La moderna universidad española está sujeta a un poder etéreo que la domina a través del anonimato de oficinas que se alimentan a sí mismas con nuevos e incesantes mecanismos rutinarios de control, que cambian además constantemente, sucediéndose como experimentos tan huecos como inmaduros. El resultado de todo ello es una considerable pérdida de tiempo tributado a causas de resultado ignoto, pues muchos de esos obsesivos procesos burocráticos desembocan en nada, mientras la información obtenida se archiva en los oscuros recovecos de la más penosa inutilidad. ¿Es razonable que para organizar y evaluar la actividad académica se emplee a veces más tiempo que para ejecutar la propia actividad? El problema es que se ha hecho del control de la gestión de la actividad académica e investigadora no sólo un fin en sí mismo, sino un fin superior a todo lo demás. No puede sorprender así que cada vez sea mayor la proporción de profesores universitarios que deben ocupar cargos de gestión, en detrimento de su producción científica, que es algo que la UCA, por poner el ejemplo más cercano, no puede -ni debe- permitirse.

El culmen de la espiral burocrática en la gestión de las universidades ha venido de la mano del Sistema de Bolonia, un cajón de sastre usado no pocas veces para justificar muchos de los excesos que desvían la enseñanza y la investigación de su sustancia.
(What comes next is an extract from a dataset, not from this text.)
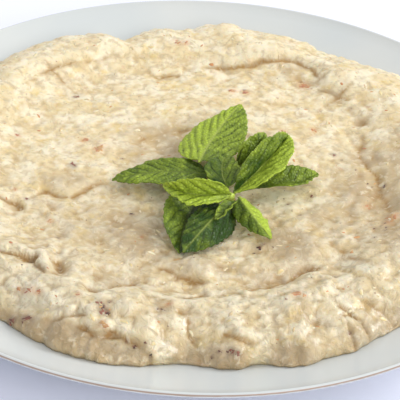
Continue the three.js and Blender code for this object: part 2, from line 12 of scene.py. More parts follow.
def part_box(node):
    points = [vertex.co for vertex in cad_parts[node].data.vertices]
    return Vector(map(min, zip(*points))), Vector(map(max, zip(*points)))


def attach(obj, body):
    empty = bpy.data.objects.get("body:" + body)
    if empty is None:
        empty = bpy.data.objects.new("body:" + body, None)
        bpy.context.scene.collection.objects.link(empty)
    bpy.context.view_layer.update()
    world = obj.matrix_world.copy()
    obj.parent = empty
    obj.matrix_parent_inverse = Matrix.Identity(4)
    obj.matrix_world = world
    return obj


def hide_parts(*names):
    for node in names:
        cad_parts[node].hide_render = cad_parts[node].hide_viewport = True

En el nuevo marco de la planificación docente, se convocan reuniones y más reuniones, que a su vez promueven comisiones, de las que surgen subcomisiones y demás fórmulas de escapismo del trabajo que realmente hay que hacer: enseñar, estudiar, investigar. Entretanto, la exigencia a los profesores se centra en menudencias elevadas a la categoría de objetivos obligados, expresados en un lenguaje pseudo-pedagógico vacío de contenido, como por ejemplo la de programar los cursos con muchos meses de anticipación descendiendo al detalle de días y horas, sin atender al hecho evidente de que la realidad es cambiante y de que en muchas disciplinas ese grado de anticipación es imposible. Parece que el logro de la planificación pedagógica universitaria ha sido importar los métodos de la enseñanza primaria o, peor aún, imitar el estilo de los planes quinquenales de la Unión Soviética.

Ante este deterioro, demasiados profesores universitarios se han mostrado dispuestos a seguir toda clase de normas, sumisa y acríticamente. La tolerancia mal entendida y la inacción han sido verdaderamente autodestructivas. Con su ironía característica, el profesor Bermejo Barrera describe así la situación: «Los nuevos gestores y evaluadores consiguen hacer de la confusión virtud y parecen aplicar -seguramente sin saberlo- una estrategia militar básica, que se asienta en tres puntos: confundir al enemigo, desorientarlo y al final sorprenderlo, en este caso con una nueva normativa, una nueva convocatoria, o un nuevo formato digital, que a ser posible lleve consigo la descarga de algún nuevo software caracterizado por su natural tendencia a colgarse, seguramente porque fue diseñado de la forma más compleja posible (normal en una sociedad cortesana)». Se diría que, en uno de esos movimientos pendulares tan españoles, hemos pasado de un sistema en el que el profesor universitario podía ejercer su oficio en la más absoluta arbitrariedad, a otro en el que se pretende reglar cada uno de sus movimientos, de manera poco o nada acorde con el derecho constitucional a la Libertad de Cátedra.

¿Cómo hemos llegado a esta situación? Posiblemente la respuesta apunta a la colonización que en los últimos años ha sufrido la enseñanza universitaria por parte de 'pedagogos' bien avenidos con el poder, que no cejan en su empeño por convertir las Facultades y Escuelas Superiores españolas en Institutos de FP.